[WHAT THIS TASK INVOLVES]
Retype everything from the line that contains "Turn this picture" down to the line that contains "from build123d import *", inclusive, without altering or adding anything.

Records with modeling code
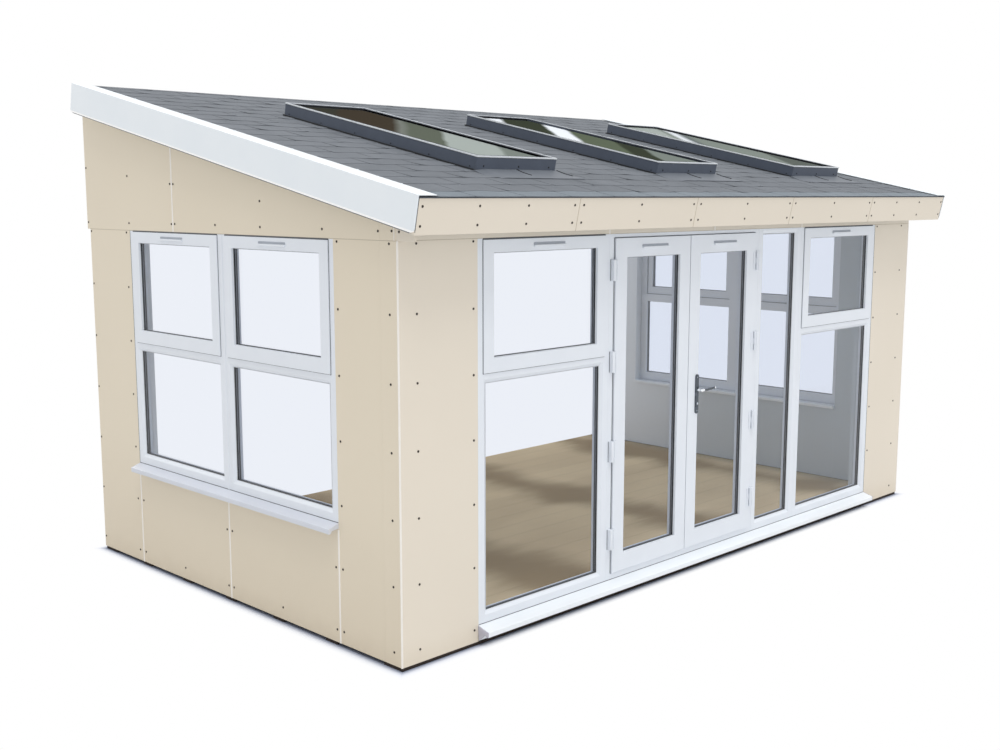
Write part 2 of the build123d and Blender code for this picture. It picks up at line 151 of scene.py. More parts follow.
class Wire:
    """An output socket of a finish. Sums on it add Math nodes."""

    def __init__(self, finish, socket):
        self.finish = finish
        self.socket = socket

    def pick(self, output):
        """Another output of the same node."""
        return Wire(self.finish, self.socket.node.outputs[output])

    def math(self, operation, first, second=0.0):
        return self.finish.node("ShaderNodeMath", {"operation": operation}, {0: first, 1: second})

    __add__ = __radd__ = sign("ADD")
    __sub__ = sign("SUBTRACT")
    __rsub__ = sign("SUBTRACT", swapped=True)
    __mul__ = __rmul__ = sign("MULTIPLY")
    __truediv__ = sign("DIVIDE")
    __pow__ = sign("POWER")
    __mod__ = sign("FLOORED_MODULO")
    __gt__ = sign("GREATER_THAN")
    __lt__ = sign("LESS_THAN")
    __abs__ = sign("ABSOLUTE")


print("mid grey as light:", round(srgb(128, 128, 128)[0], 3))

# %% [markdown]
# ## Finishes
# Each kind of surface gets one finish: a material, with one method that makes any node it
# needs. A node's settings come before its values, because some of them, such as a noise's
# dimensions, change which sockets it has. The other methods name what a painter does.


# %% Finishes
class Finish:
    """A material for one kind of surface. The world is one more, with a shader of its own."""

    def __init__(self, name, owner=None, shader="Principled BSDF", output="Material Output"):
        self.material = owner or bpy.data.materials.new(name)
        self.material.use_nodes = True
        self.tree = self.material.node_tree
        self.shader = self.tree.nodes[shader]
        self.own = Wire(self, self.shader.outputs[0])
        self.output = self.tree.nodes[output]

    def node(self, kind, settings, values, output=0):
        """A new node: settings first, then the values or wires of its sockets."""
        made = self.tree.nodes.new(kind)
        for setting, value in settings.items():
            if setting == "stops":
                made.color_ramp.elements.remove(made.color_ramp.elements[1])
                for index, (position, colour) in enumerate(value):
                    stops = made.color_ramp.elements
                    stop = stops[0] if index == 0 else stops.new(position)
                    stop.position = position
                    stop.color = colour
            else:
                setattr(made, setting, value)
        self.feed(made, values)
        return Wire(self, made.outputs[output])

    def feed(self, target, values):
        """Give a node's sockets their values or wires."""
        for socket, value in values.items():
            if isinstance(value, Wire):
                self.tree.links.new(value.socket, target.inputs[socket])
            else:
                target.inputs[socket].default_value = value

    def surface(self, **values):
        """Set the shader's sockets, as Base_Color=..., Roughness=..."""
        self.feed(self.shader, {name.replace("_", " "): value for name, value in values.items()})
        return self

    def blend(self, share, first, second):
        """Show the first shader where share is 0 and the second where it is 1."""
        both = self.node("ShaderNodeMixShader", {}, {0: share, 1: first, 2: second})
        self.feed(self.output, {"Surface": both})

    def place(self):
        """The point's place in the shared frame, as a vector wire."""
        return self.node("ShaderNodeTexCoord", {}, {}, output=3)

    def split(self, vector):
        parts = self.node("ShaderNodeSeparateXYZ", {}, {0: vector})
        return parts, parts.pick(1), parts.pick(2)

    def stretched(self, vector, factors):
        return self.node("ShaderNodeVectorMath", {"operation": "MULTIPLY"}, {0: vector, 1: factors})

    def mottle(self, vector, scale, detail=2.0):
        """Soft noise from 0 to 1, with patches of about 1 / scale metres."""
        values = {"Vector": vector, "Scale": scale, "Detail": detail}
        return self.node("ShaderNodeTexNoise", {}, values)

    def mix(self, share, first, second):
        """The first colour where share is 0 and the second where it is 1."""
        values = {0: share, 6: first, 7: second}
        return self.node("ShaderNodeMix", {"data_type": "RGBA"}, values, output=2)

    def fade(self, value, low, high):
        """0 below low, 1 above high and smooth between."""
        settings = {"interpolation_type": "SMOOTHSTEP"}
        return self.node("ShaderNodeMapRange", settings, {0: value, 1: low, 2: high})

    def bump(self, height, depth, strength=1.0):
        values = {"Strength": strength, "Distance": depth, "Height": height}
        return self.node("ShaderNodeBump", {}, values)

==

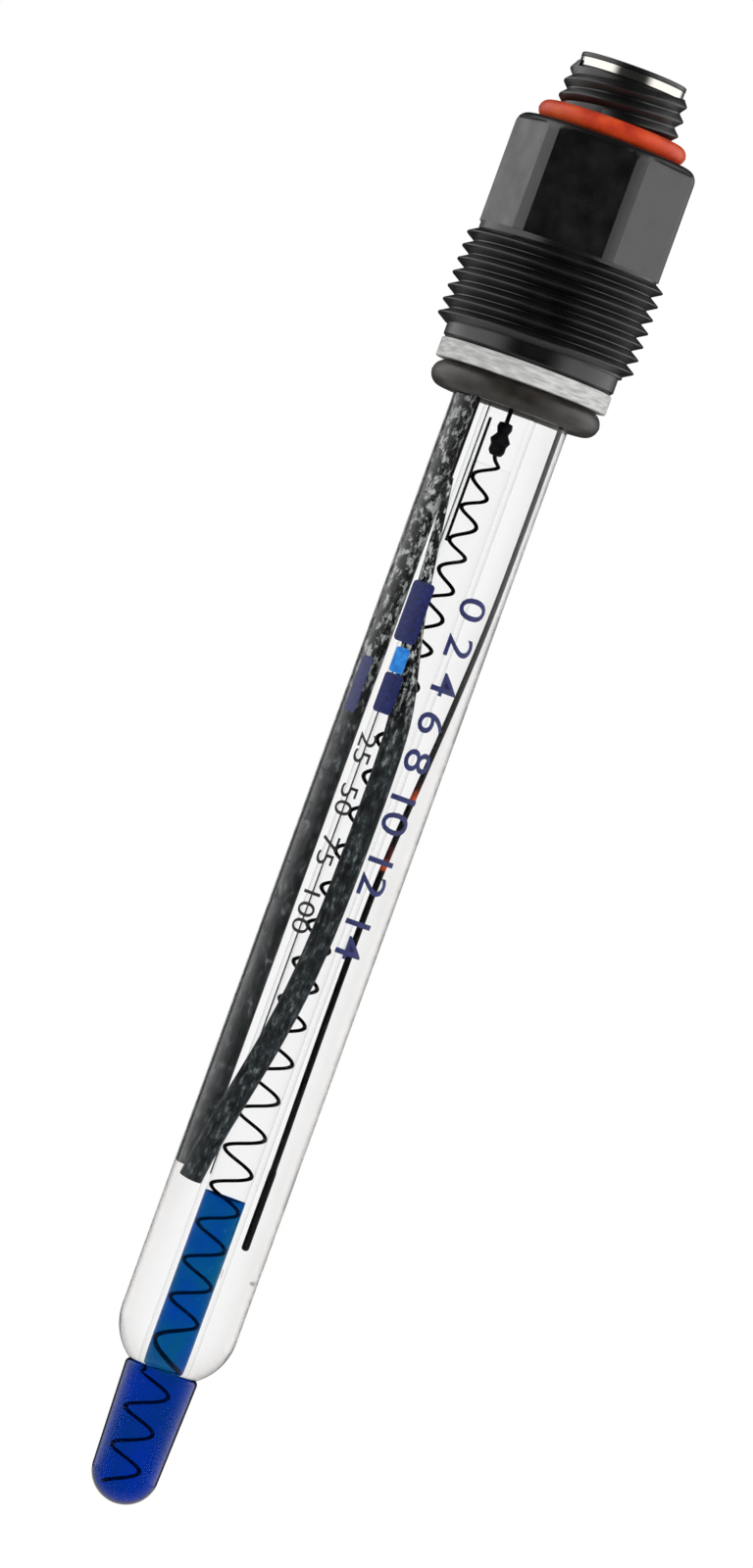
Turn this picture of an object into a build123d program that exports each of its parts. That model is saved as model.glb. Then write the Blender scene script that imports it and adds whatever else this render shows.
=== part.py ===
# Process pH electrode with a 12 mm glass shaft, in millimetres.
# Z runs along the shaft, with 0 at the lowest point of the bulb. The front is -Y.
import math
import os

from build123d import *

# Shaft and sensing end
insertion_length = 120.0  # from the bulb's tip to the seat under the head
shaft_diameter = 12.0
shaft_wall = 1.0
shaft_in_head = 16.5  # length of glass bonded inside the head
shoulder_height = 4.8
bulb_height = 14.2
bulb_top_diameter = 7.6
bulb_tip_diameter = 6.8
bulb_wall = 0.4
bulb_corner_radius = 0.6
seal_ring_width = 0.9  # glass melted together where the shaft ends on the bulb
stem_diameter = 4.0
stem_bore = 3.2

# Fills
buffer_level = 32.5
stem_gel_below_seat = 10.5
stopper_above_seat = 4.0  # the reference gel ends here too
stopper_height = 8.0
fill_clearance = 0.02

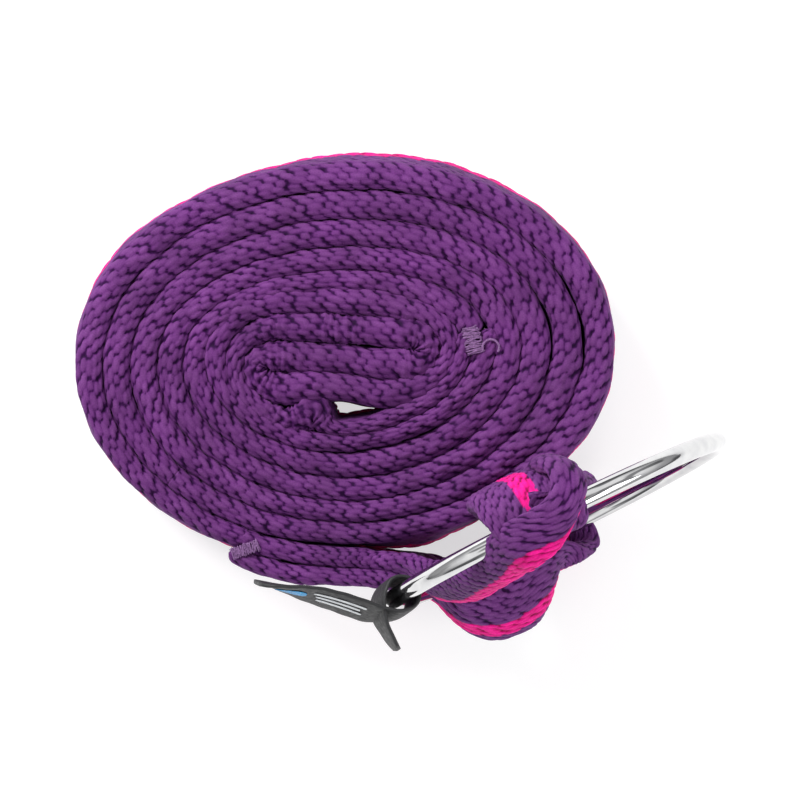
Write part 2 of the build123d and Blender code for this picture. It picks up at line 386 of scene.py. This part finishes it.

[SOLUTION TO THIS EXERCISE]
Turn this picture of an object into a build123d program that exports each of its parts. That model is saved as model.glb. Then write the Blender scene script that imports it and adds whatever else this render shows.
=== part.py ===
# Process pH electrode with a 12 mm glass shaft, in millimetres.
# Z runs along the shaft, with 0 at the lowest point of the bulb. The front is -Y.
import math
import os

from build123d import *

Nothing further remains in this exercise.